I'm trying to just get non-na values returned from osmdata. For example, take email address. However, the below returns mostly missing emails. How can I set up the query so that it returns only non-missing values... value = "!null" didn't work either.

library(osmdata)

san <- opq(bbox = 'San Jose, California') %>%
  add_osm_feature(key = 'email') %>%
  osmdata_sf()
df <- san$osm_points
nrow(df)
sum(!is.na(df$email))

Solution

  • The osmdata package follows the same hierarchical structure as the Open Street Map data themselves. If you look into your data a bit further you'll see the following:

    library (osmdata)
    #> Data (c) OpenStreetMap contributors, ODbL 1.0. https://www.openstreetmap.org/copyright
    san <- opq(bbox = 'San Jose, California') %>%
        add_osm_feature(key = 'email') %>%
        osmdata_sf()
    df <- san$osm_points
    nrow(df)
    #> [1] 738
    sum(!is.na(df$email))
    #> [1] 39
    
    length (which (is.na (san$osm_multipolygons$email)))
    #> [1] 0
    length (which (is.na (san$osm_polygons$email)))
    #> [1] 3
    length (which (is.na (san$osm_points$email)))
    #> [1] 699
    

    The osm_multipolygons are the highest-level objects in the hierarchy, and all of them have email addresses.

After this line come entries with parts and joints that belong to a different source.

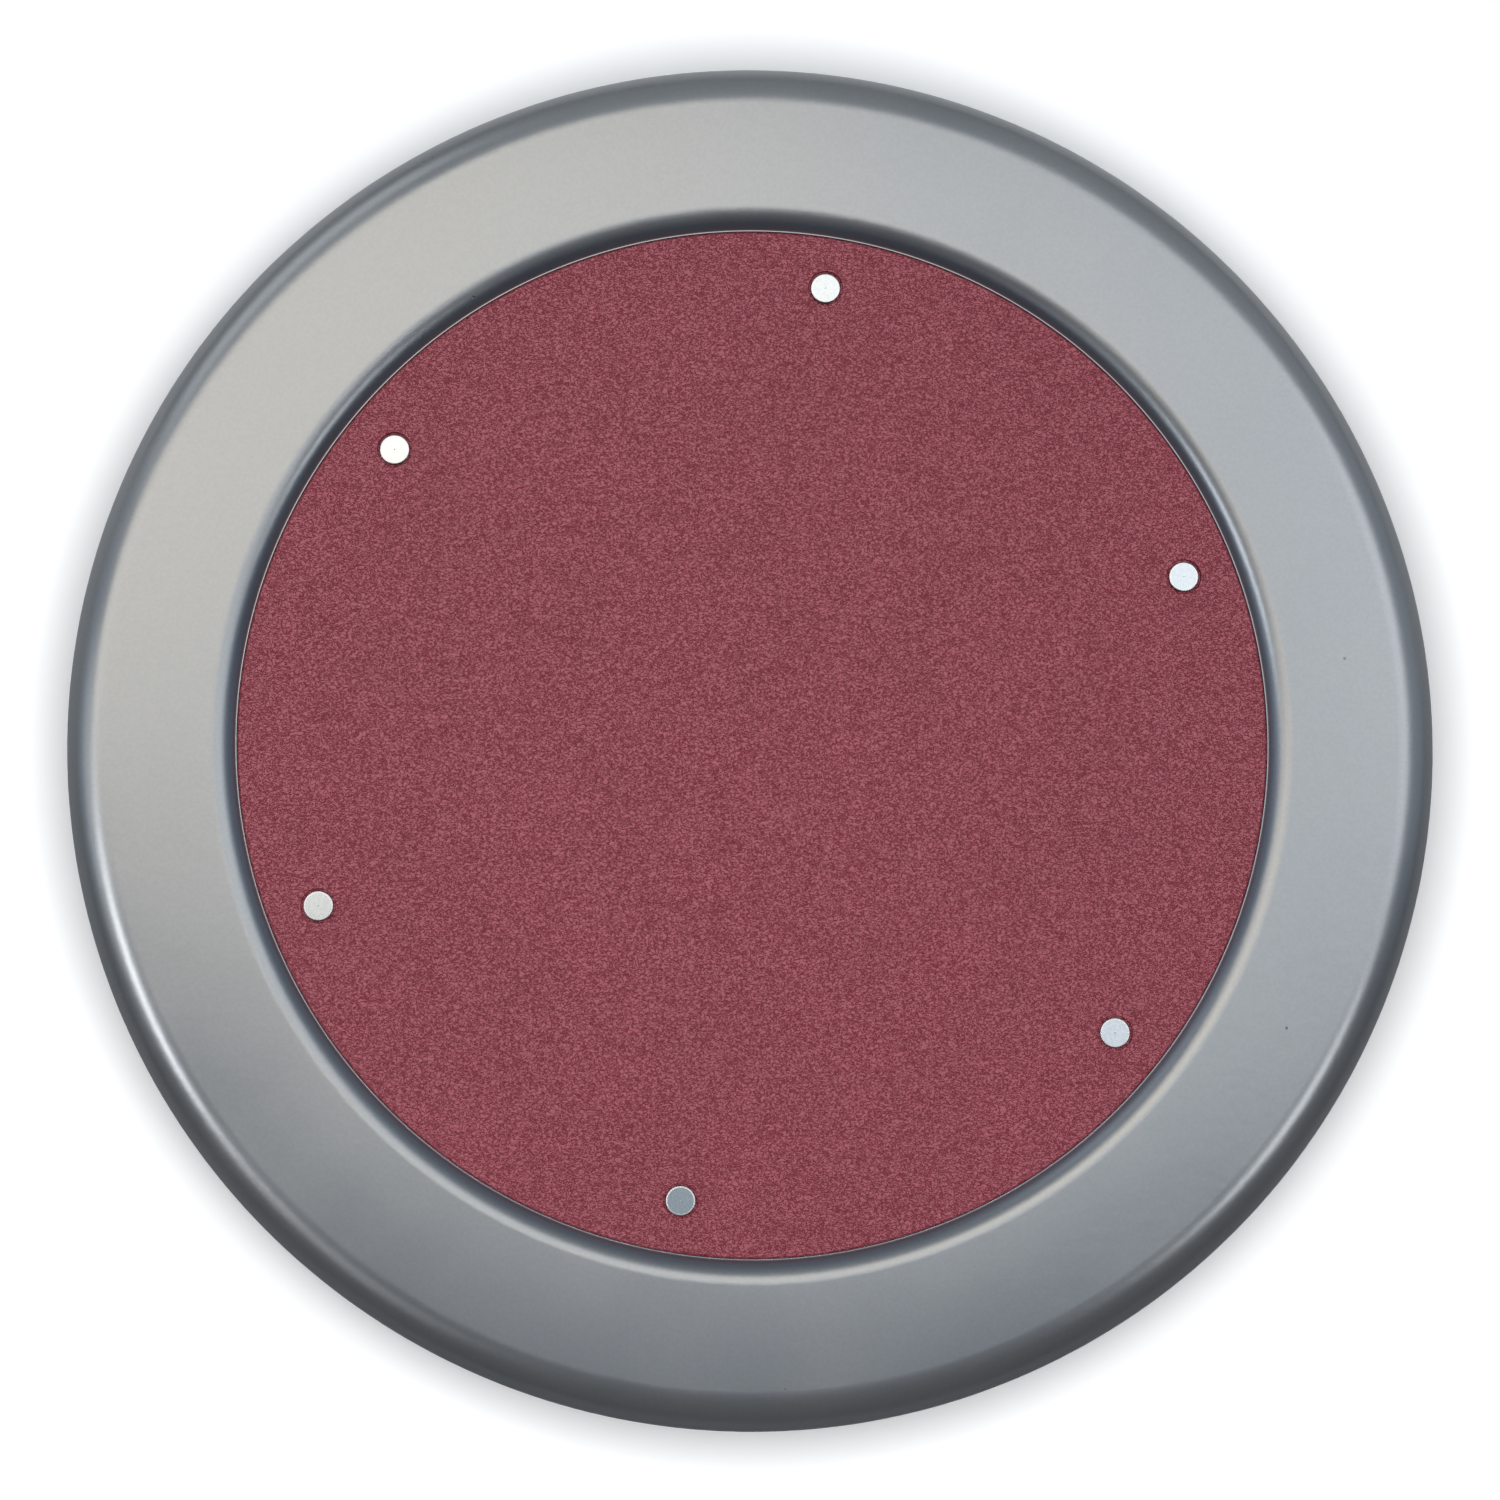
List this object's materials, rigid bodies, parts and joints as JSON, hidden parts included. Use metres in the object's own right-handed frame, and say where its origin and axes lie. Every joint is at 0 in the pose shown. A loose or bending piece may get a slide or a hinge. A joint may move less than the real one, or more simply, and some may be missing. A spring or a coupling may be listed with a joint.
{
  "type": "merry go round",
  "caption": "Low stand-on playground merry-go-round: round grey moulded rim, burgundy anti-slip deck plate held by flat round bolts, spinning on a bolt-down bearing pedestal.",
  "frame": {"origin": "centre of the base plate's underside, on the spin axis, where the base rests on the ground", "axes": "+Z up along the spin axis; +X to the right and +Y away from the viewer who looks down at the deck with +Y up"},
  "size_m": [0.8, 0.8, 0.17],
  "materials": {
    "galvanised_steel": "hot-dip galvanised, matt with a faint spangle",
    "turned_steel": "fine turned",
    "phosphated_steel": "dark phosphated and oiled",
    "bearing_steel": "ground and polished",
    "cage_polyamide": "moulded, natural amber",
    "black_rubber": "matt black",
    "black_plastic": "moulded black",
    "zinc_fasteners": "bright zinc plated",
    "bright_bolt_heads": "bright, fine turned and polished",
    "grey_rim": "semi-gloss moulded grey with a metallic pigment",
    "burgundy_tread": "fine embossed anti-slip, semi-matt burgundy",
    "aluminium_sheet": "mill-finish sheet",
    "brass_inserts": "knurled, as machined"
  },
  "bodies": {
    "base": {"base_plate": "galvanised_steel", "bearing_housing": "galvanised_steel", "housing_ribs": "galvanised_steel", "housing_end_cover": "phosphated_steel", "upper_outer_race": "bearing_steel", "lower_outer_race": "bearing_steel", "upper_bearing_seals": "black_rubber", "lower_bearing_seals": "black_rubber", "upper_retaining_ring": "phosphated_steel", "lower_retaining_ring": "phosphated_steel", "shaft_seal": "black_rubber", "shaft_seal_spring": "bearing_steel"},
    "upper_ball_set": {"upper_balls": "bearing_steel", "upper_cage": "cage_polyamide"},
    "lower_ball_set": {"lower_balls": "bearing_steel", "lower_cage": "cage_polyamide"},
    "deck": {"upper_inner_race": "bearing_steel", "lower_inner_race": "bearing_steel", "spindle": "turned_steel", "bearing_spacer": "turned_steel", "lock_tab_washer": "phosphated_steel", "spindle_lock_nut": "phosphated_steel", "hub_plate": "galvanised_steel", "hub_bolts": "zinc_fasteners", "hub_washers": "zinc_fasteners", "carrier_arms": "galvanised_steel", "carrier_ring": "galvanised_steel", "centre_pad": "black_rubber", "rim_ring": "grey_rim", "flange_sleeves": "zinc_fasteners", "vent_plugs": "black_plastic", "tread_plate": "burgundy_tread", "tread_bolts": "bright_bolt_heads", "tread_washers": "zinc_fasteners", "tread_lock_nuts": "zinc_fasteners", "under_cover": "aluminium_sheet", "cover_inserts": "brass_inserts", "cover_screws": "zinc_fasteners"}
  },
  "joints": [
    {"name": "deck_spin", "type": "hinge", "parent": "base", "child": "deck", "pos_m": [0, 0, 0.1], "axis": [0, 0, 1], "continuous": true},
    {"name": "upper_ball_orbit", "type": "hinge", "parent": "base", "child": "upper_ball_set", "pos_m": [0, 0, 0.088], "axis": [0, 0, 1], "continuous": true},
    {"name": "lower_ball_orbit", "type": "hinge", "parent": "base", "child": "lower_ball_set", "pos_m": [0, 0, 0.039], "axis": [0, 0, 1], "continuous": true}
  ],
  "couplings": [
    {"joint": "upper_ball_orbit", "follows": "deck_spin", "ratio": 0.4093},
    {"joint": "lower_ball_orbit", "follows": "deck_spin", "ratio": 0.4008}
  ]
}
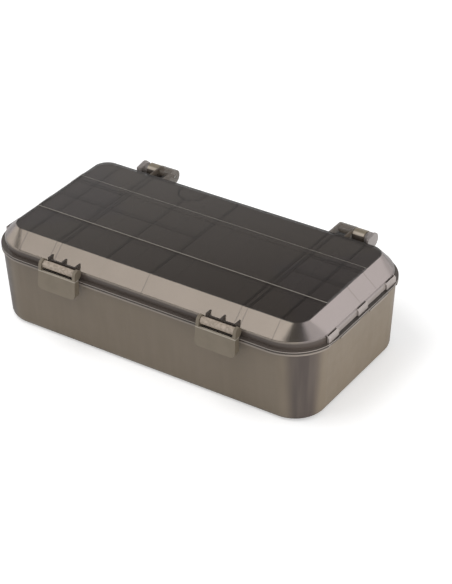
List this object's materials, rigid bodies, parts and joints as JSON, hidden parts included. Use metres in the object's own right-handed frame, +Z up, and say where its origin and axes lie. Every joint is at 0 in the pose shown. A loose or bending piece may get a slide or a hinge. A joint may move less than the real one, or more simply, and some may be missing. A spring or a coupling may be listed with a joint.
{
  "type": "fishing tackle box",
  "caption": "Flat tackle box with a tapered tub, a hinged smoky lid with sloping edges, two front latches and loose dividers inside.",
  "frame": {"origin": "middle of the flat underside of the tub", "axes": "+X right along the long side seen from the latches, +Y from the latches to the hinges, +Z up"},
  "size_m": [0.36, 0.2098, 0.0993],
  "materials": {
    "tub_plastic": "satin olive brown",
    "lid_plastic": "glossy smoky brown, clear enough to show the ribs",
    "latch_plastic": "satin olive brown",
    "divider_plastic": "satin olive brown",
    "pin_steel": "plain ground"
  },
  "bodies": {
    "tub": {"tub": "tub_plastic", "centre_divider": "divider_plastic", "centre_row": "divider_plastic", "end_divider_left": "divider_plastic", "end_divider_right": "divider_plastic", "end_row_back_left": "divider_plastic", "end_row_back_right": "divider_plastic", "end_row_middle_left": "divider_plastic", "end_row_middle_right": "divider_plastic", "main_divider_left": "divider_plastic", "main_divider_right": "divider_plastic", "middle_divider": "divider_plastic"},
    "lid": {"lid": "lid_plastic", "hinge_pin_left": "pin_steel", "hinge_pin_right": "pin_steel"},
    "latch_left": {"latch_left": "latch_plastic"},
    "latch_right": {"latch_right": "latch_plastic"}
  },
  "joints": [
    {"name": "lid_hinge", "type": "hinge", "parent": "tub", "child": "lid", "pos_m": [0, 0.1005, 0.0856], "axis": [-1, 0, 0], "range_deg": [0, 110]},
    {"name": "latch_left_pivot", "type": "hinge", "parent": "lid", "child": "latch_left", "pos_m": [-0.0871, -0.0944, 0.0848], "axis": [-1, 0, 0], "range_deg": [0, 110]},
    {"name": "latch_right_pivot", "type": "hinge", "parent": "lid", "child": "latch_right", "pos_m": [0.0871, -0.0944, 0.0848], "axis": [-1, 0, 0], "range_deg": [0, 110]}
  ]
}
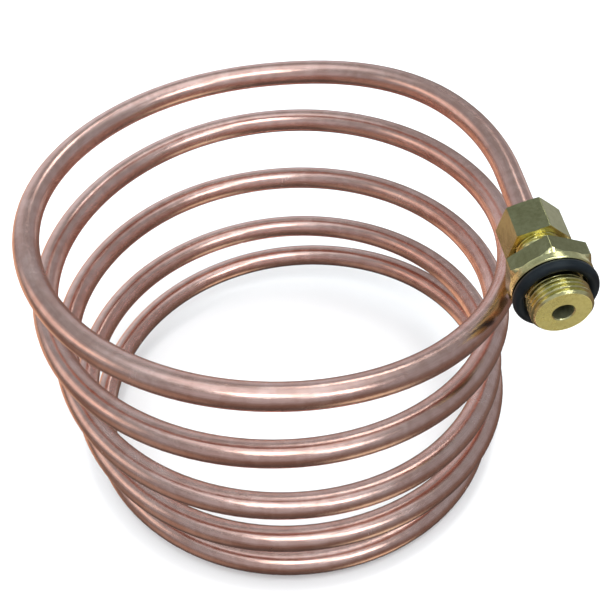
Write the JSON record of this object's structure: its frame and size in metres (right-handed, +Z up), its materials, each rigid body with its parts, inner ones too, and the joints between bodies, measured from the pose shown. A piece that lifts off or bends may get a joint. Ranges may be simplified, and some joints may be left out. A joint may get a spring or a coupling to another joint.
{
  "type": "immersion wort chiller",
  "caption": "Hand-wound open copper coil with a brass compression fitting on its upper end, whose male pipe thread seals with a rubber ring.",
  "frame": {"origin": "on the table, under the middle of the whole object's bounding box", "axes": "+Z up along the coil, -Y the side that the pipe thread points to, +X the side that the fitting is on"},
  "size_m": [0.2005, 0.1843, 0.1335],
  "materials": {
    "copper": "satin copper, lightly scuffed",
    "brass": "bright turned brass",
    "rubber": "matt black"
  },
  "bodies": {
    "coil": {"coil_tube": "copper", "ferrule": "brass"},
    "nut": {"compression_nut": "brass"},
    "stud": {"stud_body": "brass", "o_ring": "rubber"}
  },
  "joints": [
    {"name": "nut_turn", "type": "hinge", "parent": "coil", "child": "nut", "pos_m": [0.0834, -0.02782, 0.11966], "axis": [-0.0971, 0.9896, 0.1064], "range_deg": [0, 1440]},
    {"name": "stud_draw", "type": "slide", "parent": "coil", "child": "stud", "axis": [0.0971, -0.9896, -0.1064], "range_m": [0, 0.006]}
  ],
  "couplings": [
    {"joint": "nut_turn", "follows": "stud_draw", "rad_per_m": 4188.8}
  ]
}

Each of those also consists of numerous polygons, not all of which will necessarily have email addresses, and so there are 3 polygons with no email. The points list by default, both in OSM itself and osmdata, includes every single point that is part of every higher-level object, and so unavoidably includes very many points with no email addresses. So there is no way you can issue a query only for objects in each category which do not have missing values (see further information in repo issue#221).

    The result you desire can nevertheless be obtained via the unique_osmdata() function, which reduces each of the different types of objects down to only those unique values as requested in the original call. This should give you what you want:

    san_unique <- unique_osmdata (san)
    length (which (is.na (san_unique$osm_multipolygons$email)))
    #> [1] 0
    length (which (is.na (san_unique$osm_polygons$email)))
    #> [1] 0
    length (which (is.na (san_unique$osm_points$email)))
    #> [1] 0
    
    san_unique <- unique_osmdata (san)
    san_unique
    #> Object of class 'osmdata' with:
    #>                  $bbox : 37.124503,-122.045672,37.4692175,-121.589153
    #>         $overpass_call : The call submitted to the overpass API
    #>                  $meta : metadata including timestamp and version numbers
    #>            $osm_points : 'sf' Simple Features Collection with 39 points
    #>          $osm_polygons : 'sf' Simple Features Collection with 36 polygons
    #>        $osm_multilines : NULL
    #>     $osm_multipolygons : 'sf' Simple Features Collection with 1 multipolygons
    length (which (is.na (san_unique$osm_multipolygons$email))) 
    #> [1] 0
    length (which (is.na (san_unique$osm_polygons$email)))
    #> [1] 0
    length (which (is.na (san_unique$osm_points$email)))
    #> [1] 0